Abstract

Quantum chemical calculations on the mechanism of ethane dehydrogenation catalyzed by Ga-exchanged zeolites have been undertaken. Two forms of gallium, adsorbed dihydridegallium ion GaH2+Z- and adsorbed gallyl ion [GaO]+Z-, were considered. It was found that GaH2+Z- is the likely active catalyst. On the contrary, [GaO]+Z- cannot be a working catalyst in nonoxidative conditions, because regeneration of this form is very difficult.
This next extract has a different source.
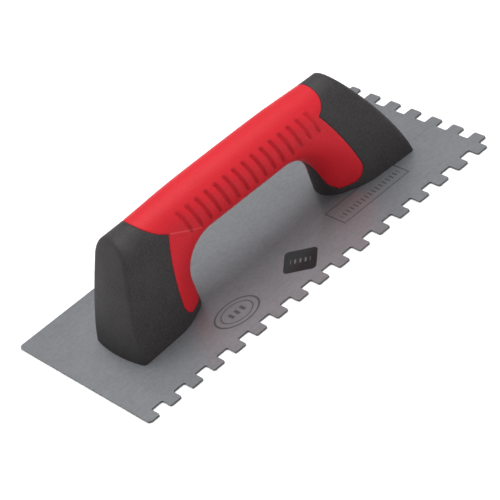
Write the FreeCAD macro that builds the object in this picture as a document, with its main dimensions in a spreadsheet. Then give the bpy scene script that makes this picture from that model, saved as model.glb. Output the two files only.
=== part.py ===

Activation of ethane by GaH2+Z- occurs via an “alkyl” mechanism and the gallium atom acts as an acceptor of the ethyl group. The “carbenium” activation of ethane, with gallium abstracting a hydride ion, is much (ca. 51 kcal/mol) more difficult. The catalytic cycle for the “alkyl” activation consists of three elementary steps: (i) rupture of the ethane C−H bond; (ii) formation of dihydrogen from the Brønsted proton and hydrogen bound to Ga; (iii) formation of ethene from the ethyl group bound to Ga. The best estimates (MP2/6-311++G(2df,p)//B3LYP/6-31G*) for the activation energies of these three steps are 36.9, ca. 0, and 57.9 kcal/mol, respectively.